The volume is concluded by a stimulating essay reflecting on the ecology of herding by Hall. Hall argues for the relevance and importance of the study of pastoralists who by their very mobility have often been major vectors of change, particularly through contacts with neighbouring societies. Indeed, Hall sees inter-societal contexts as being as important as internal social dynamics for understanding pastoralists.

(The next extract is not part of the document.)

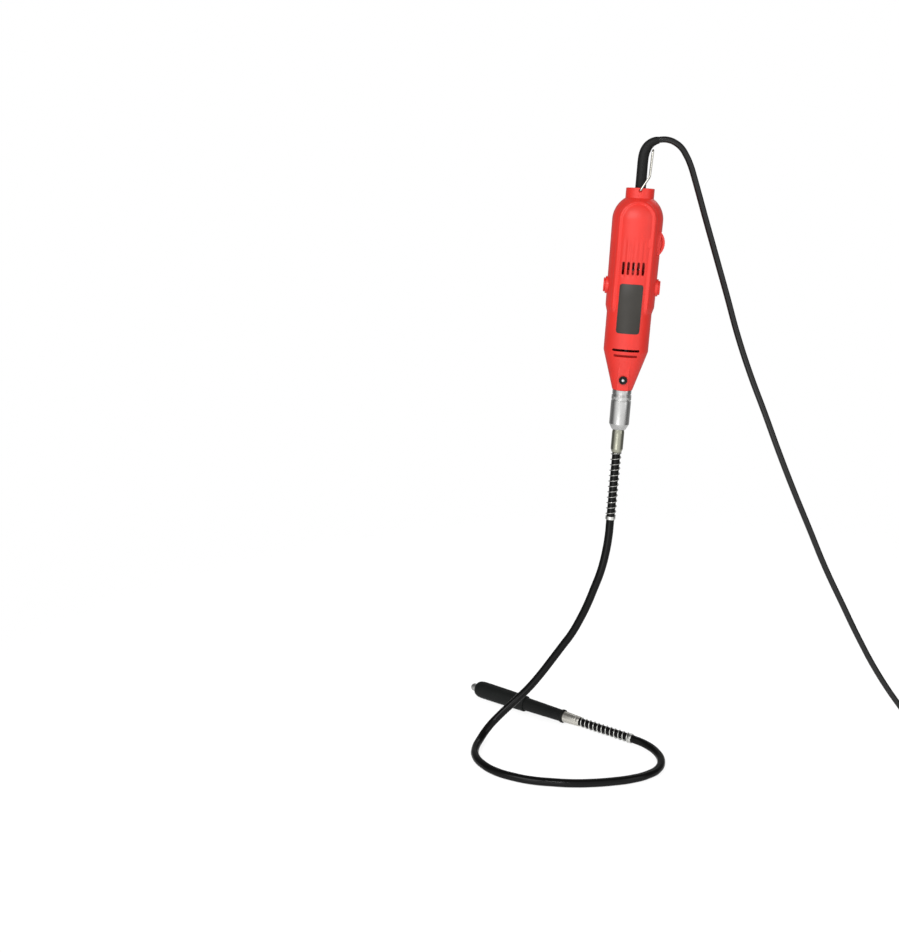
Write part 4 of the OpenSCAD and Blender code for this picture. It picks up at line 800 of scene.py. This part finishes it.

As a collection of papers, the volume highlights the challenges of understanding complex socioecological systems operating at multiple scales. Ecology can provide a useful framework for exploring evolving human-animal relationships from the very start of animal husbandry (e.g. Bendrey 2014), but in terms of understanding pastoral systems, we must also be aware of the possible variations in practices, such as the directions and timings of movements within the same ecological context (e.g. Behnke et al. 2011). As advocated by Shutes, studies of contextualised pastoral systems allow understanding of the social adaptations that have emerged to mediate seasonal shortage, risk and uncertainty. These can be directly observable in ethnographic studies but are more challenging to demonstrate in the archaeological record; however, increasing analytical power is being brought through modelling approaches that can explore and test past relationships (e.g. Rogers et al. 2012). The combination of past and present perspectives adds significant value and richness to this volume, and together, the studies demonstrate the depth and breadth of ongoing research into the ecology of pastoralism.

References

  • Behnke, R., M.E. Fernandez-Gimenez, M.D. Turner, and F. Stammler. 2011. Pastoral migration: Mobile systems of livestock husbandry. In Animal migration: A synthesis, ed. E.J. Milner-Gulland, J.M. Fryxell, and A.R.E. Sinclair, 144–171. Oxford: Oxford University Press.